Thompson emphasized the industry’s web of dependencies. She says that without Canadian radio, music artists lose a key source of support. Without dollars tied to Canadian content, film and television production suffers. Even out-of-home advertising feeds back into communities, since agreements with municipalities help fund public infrastructure – reducing the tax burden and channelling more dollars into public works. And Canadian broadcasters play a role in regularly donating media to non-profit organizations, which rely on mass reach for their fundraising.

Without those contributions, she said, the benefits begin to erode.

Ultimately, a goal for Thompson is to reframe the conversation around the local Canadian media landscape – not as an industry in need of rescue, but as an economic catalyst.

“This becomes a really interesting public policy conversation to have, when we know that every dollar spent fuels a dollar of GDP,” Thompson adds. “The question then is: How do we stimulate more of that and pay close attention to the erosion, because every lost job means a direct hit to our GDP. We wanted to quantify just how much of a powerhouse this industry really is for the economy.”

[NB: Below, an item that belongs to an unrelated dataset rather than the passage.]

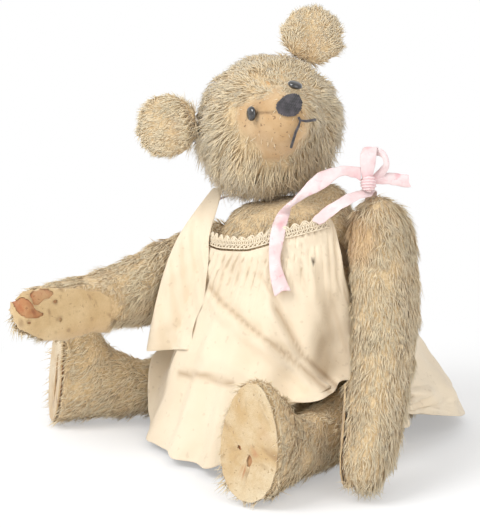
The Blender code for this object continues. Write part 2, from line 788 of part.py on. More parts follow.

Thompson said the next step is getting the report in front of decision makers – starting with an OOH campaign, created by The Garden, around Parliament this fall – and into the hands of marketers who want to engage with its findings. Industry groups like the CMDC and ACA, she noted, also see the value, recognizing that marketer and media jobs depend on the sector’s interdependence.

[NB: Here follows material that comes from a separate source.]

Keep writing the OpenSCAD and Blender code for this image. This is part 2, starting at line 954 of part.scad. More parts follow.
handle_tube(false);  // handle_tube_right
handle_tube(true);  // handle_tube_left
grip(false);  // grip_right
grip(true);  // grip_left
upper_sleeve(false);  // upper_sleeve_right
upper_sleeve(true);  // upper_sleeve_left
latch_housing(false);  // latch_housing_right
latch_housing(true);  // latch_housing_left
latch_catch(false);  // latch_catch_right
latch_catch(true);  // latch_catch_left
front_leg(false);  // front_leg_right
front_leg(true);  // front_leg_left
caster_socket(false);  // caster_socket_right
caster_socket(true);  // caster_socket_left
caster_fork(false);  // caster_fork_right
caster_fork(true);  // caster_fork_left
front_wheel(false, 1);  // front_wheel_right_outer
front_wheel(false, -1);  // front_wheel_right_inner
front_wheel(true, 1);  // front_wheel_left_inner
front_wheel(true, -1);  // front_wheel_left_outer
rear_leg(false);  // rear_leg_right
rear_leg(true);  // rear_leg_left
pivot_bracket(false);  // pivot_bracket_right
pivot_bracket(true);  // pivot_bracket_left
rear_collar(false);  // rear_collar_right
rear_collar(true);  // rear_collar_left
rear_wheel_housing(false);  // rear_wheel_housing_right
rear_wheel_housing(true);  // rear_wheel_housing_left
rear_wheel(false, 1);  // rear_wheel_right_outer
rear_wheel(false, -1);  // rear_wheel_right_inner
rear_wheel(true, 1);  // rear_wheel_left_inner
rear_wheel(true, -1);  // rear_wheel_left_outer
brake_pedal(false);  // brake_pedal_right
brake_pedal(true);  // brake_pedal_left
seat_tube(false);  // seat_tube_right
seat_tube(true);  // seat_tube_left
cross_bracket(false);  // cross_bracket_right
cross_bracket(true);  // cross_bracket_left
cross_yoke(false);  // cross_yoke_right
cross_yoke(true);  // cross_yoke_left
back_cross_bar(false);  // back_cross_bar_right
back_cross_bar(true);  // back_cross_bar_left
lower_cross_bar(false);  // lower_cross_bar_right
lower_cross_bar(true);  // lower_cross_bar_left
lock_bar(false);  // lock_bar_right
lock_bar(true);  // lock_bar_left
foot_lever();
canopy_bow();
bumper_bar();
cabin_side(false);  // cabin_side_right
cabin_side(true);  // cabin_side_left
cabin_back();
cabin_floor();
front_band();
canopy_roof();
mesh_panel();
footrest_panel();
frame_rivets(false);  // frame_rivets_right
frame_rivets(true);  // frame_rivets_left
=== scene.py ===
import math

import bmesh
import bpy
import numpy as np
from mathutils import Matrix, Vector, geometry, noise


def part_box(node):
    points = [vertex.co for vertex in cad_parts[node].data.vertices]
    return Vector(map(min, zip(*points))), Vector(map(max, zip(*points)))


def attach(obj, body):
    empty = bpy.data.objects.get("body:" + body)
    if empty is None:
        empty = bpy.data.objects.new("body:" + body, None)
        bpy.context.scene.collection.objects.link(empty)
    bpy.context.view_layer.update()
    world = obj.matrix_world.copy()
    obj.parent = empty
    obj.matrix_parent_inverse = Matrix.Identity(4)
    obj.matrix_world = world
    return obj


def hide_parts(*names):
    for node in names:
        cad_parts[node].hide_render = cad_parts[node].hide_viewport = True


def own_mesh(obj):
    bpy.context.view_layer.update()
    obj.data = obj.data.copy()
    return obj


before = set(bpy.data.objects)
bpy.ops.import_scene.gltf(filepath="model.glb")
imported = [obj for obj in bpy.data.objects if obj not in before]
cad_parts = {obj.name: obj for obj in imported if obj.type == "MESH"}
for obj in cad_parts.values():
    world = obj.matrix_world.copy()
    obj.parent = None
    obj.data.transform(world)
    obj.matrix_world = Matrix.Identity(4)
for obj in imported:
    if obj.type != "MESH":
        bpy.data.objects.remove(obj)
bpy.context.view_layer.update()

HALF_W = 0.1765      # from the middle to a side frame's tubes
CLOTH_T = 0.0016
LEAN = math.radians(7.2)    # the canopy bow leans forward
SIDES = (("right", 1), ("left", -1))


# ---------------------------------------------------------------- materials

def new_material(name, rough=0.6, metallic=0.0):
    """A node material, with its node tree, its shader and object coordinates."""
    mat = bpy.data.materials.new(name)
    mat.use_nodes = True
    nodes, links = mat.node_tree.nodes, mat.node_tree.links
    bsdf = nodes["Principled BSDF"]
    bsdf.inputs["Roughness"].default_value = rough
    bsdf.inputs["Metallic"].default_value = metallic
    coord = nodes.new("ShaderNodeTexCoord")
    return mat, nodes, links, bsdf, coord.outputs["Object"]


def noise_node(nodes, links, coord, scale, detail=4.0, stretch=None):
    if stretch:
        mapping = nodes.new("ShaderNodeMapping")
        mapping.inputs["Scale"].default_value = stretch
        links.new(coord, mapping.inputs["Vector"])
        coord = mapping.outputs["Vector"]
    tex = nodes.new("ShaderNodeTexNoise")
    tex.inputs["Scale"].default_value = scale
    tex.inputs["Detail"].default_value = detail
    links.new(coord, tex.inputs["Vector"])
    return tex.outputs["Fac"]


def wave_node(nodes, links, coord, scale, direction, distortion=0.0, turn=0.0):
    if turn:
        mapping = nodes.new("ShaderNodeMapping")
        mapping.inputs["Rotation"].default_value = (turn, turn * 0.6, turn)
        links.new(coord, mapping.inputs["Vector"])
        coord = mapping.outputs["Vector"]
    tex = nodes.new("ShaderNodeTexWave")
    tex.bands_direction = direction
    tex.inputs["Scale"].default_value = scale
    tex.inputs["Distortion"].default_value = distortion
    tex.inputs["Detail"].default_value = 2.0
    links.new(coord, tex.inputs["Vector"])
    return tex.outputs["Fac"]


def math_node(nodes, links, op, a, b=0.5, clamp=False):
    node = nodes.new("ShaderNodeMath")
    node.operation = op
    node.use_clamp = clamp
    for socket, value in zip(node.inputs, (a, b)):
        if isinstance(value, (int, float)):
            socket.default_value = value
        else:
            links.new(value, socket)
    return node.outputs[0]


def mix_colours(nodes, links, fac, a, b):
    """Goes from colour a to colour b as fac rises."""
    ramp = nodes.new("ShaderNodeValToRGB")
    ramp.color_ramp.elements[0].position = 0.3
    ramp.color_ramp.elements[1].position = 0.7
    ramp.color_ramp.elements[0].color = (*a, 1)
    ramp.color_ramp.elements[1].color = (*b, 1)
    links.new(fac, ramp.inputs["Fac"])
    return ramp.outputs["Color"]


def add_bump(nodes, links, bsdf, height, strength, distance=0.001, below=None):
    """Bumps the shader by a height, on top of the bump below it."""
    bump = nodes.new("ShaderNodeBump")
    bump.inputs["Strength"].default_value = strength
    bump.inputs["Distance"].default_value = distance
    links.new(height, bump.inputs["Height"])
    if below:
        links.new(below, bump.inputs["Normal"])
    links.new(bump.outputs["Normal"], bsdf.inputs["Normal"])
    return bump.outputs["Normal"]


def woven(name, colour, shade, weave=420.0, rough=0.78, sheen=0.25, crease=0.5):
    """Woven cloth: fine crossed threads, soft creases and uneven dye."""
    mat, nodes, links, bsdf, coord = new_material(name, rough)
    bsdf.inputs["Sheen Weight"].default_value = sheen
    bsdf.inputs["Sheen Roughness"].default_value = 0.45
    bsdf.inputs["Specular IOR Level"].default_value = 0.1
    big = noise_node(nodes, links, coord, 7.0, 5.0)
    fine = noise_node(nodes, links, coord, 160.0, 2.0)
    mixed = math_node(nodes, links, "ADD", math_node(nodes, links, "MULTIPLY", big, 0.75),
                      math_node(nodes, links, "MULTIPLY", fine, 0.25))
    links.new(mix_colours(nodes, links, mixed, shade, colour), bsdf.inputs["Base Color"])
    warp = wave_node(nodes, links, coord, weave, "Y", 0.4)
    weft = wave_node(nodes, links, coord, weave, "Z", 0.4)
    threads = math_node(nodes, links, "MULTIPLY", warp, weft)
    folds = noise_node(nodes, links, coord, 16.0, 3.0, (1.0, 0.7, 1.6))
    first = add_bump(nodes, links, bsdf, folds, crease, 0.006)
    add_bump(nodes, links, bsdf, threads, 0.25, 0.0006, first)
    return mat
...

The report is the first initiative out of the newly created Canadian Media Means Business (CMMB), which brings together Canadian-owned media companies and industry organizations as sponsors, including Adapt Media, Bell Media, the Canadian Association of Broadcasters, Friends of Canadian Media, La Presse, Pattison, Glacier Media, Cogeco, ThinkTV and Village Media.

“At this point … we’re democratizing this as much as possible, so that when anyone is in a conversation about the significance of the industry, you can pull this data and talk to it,” she adds. “It gives us a unified platform that hadn’t existed before.”